Dataset –
* * * *

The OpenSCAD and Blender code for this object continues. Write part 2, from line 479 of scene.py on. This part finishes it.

* * * *

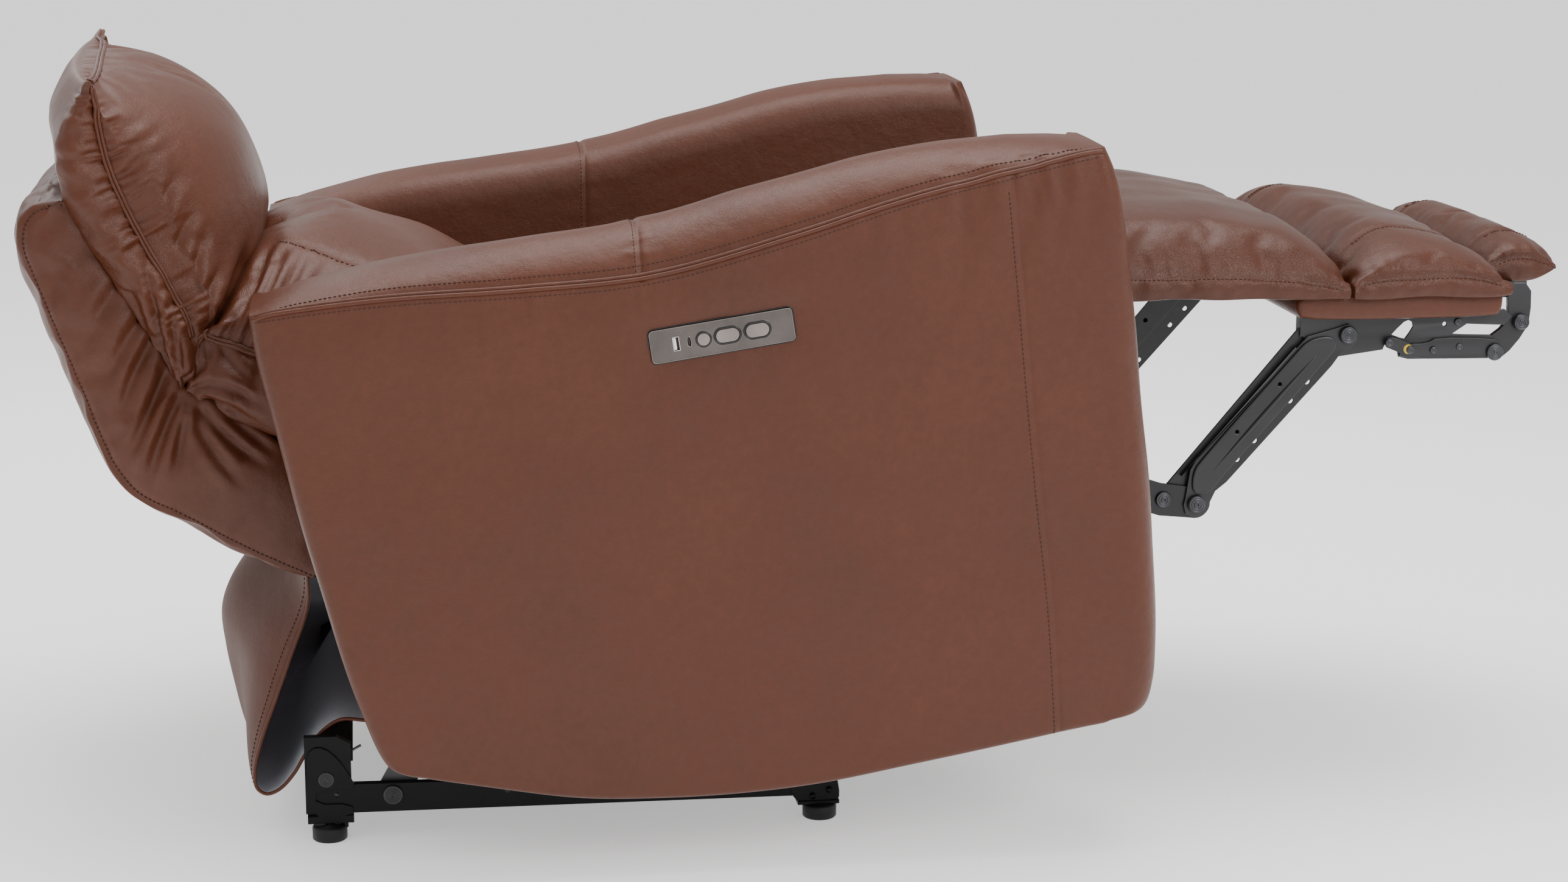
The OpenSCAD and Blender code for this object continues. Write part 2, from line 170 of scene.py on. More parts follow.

* * * *

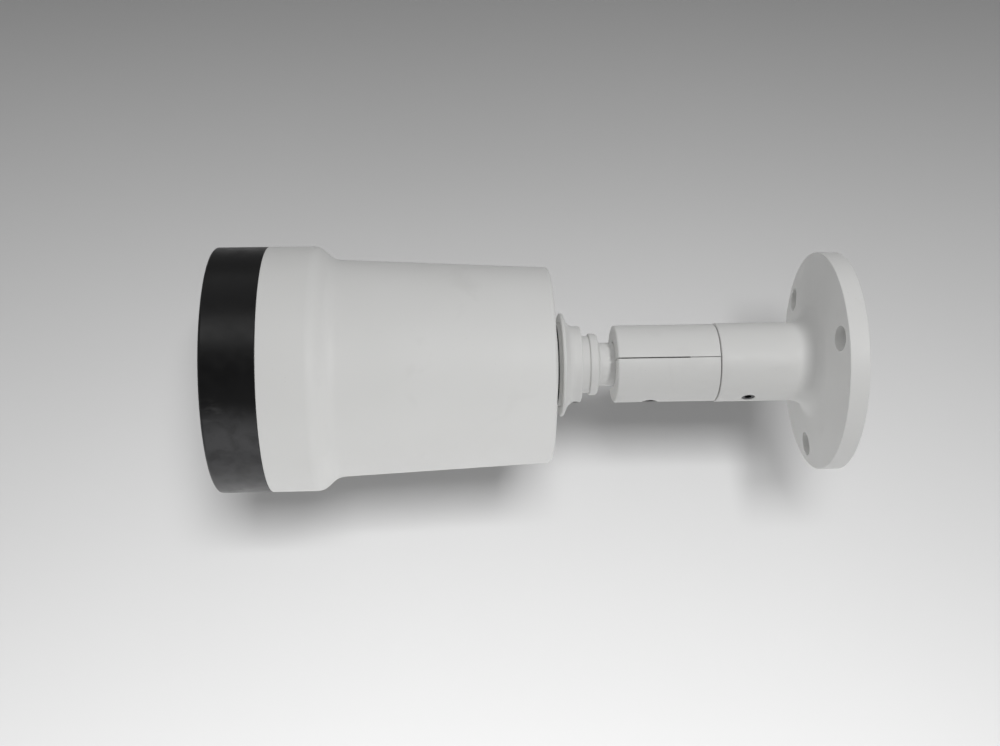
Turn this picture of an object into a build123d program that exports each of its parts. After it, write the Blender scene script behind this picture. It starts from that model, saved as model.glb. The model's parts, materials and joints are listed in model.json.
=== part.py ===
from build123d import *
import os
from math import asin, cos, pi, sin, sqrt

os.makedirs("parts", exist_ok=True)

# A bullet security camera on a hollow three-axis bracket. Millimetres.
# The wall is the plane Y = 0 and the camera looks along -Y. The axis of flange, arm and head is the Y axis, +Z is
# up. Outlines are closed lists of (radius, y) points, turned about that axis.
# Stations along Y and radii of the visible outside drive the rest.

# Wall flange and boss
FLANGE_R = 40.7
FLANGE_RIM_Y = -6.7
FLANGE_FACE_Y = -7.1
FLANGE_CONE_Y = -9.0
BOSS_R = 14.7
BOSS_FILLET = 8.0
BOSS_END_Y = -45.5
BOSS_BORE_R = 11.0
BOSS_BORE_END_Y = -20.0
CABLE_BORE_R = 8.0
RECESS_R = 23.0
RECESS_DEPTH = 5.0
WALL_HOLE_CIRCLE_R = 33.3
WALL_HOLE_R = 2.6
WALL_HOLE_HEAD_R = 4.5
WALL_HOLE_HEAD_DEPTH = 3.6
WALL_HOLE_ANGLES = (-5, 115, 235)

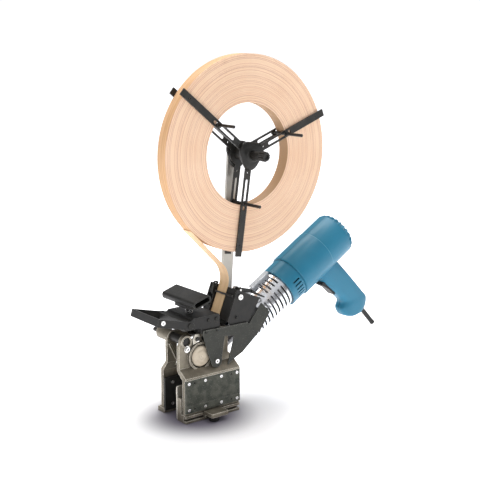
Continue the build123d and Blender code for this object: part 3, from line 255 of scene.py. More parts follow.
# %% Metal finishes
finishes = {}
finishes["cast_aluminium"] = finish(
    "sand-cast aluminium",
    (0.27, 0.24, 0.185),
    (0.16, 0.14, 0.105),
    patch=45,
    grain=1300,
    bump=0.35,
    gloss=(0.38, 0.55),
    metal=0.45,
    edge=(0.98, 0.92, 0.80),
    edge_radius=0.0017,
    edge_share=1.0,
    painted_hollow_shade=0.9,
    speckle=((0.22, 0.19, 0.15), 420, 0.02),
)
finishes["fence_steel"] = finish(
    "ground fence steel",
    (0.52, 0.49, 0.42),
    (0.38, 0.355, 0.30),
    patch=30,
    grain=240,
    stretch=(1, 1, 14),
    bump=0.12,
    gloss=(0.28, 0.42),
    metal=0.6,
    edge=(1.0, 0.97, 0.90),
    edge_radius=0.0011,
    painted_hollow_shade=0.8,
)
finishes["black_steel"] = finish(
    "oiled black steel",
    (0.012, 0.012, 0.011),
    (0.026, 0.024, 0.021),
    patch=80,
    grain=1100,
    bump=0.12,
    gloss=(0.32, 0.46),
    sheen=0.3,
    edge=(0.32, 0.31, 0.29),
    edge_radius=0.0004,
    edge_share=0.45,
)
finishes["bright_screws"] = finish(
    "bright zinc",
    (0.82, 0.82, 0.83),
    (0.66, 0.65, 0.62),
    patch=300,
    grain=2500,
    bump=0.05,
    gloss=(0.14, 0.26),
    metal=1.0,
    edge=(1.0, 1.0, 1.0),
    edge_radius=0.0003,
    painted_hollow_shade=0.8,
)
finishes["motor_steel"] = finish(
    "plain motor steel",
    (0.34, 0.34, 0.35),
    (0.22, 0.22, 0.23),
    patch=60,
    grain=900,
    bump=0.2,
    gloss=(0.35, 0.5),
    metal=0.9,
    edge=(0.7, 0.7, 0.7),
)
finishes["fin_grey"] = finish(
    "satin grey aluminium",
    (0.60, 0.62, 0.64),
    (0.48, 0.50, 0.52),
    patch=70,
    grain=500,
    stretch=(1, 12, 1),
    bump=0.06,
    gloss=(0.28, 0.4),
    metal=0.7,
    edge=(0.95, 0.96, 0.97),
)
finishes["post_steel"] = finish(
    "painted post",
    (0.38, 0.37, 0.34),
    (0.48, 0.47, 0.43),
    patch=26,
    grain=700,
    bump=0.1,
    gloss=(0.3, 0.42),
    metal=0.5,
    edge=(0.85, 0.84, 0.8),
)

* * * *

Written problem – Quote the lines that begin at the line containing "Turn this picture" and end at the line containing "WALL_HOLE_ANGLES = (-5, 115, 235)", keeping both of those lines.

Problem solution –
Turn this picture of an object into a build123d program that exports each of its parts. After it, write the Blender scene script behind this picture. It starts from that model, saved as model.glb. The model's parts, materials and joints are listed in model.json.
=== part.py ===
from build123d import *
import os
from math import asin, cos, pi, sin, sqrt

os.makedirs("parts", exist_ok=True)

# A bullet security camera on a hollow three-axis bracket. Millimetres.
# The wall is the plane Y = 0 and the camera looks along -Y. The axis of flange, arm and head is the Y axis, +Z is
# up. Outlines are closed lists of (radius, y) points, turned about that axis.
# Stations along Y and radii of the visible outside drive the rest.

# Wall flange and boss
FLANGE_R = 40.7
FLANGE_RIM_Y = -6.7
FLANGE_FACE_Y = -7.1
FLANGE_CONE_Y = -9.0
BOSS_R = 14.7
BOSS_FILLET = 8.0
BOSS_END_Y = -45.5
BOSS_BORE_R = 11.0
BOSS_BORE_END_Y = -20.0
CABLE_BORE_R = 8.0
RECESS_R = 23.0
RECESS_DEPTH = 5.0
WALL_HOLE_CIRCLE_R = 33.3
WALL_HOLE_R = 2.6
WALL_HOLE_HEAD_R = 4.5
WALL_HOLE_HEAD_DEPTH = 3.6
WALL_HOLE_ANGLES = (-5, 115, 235)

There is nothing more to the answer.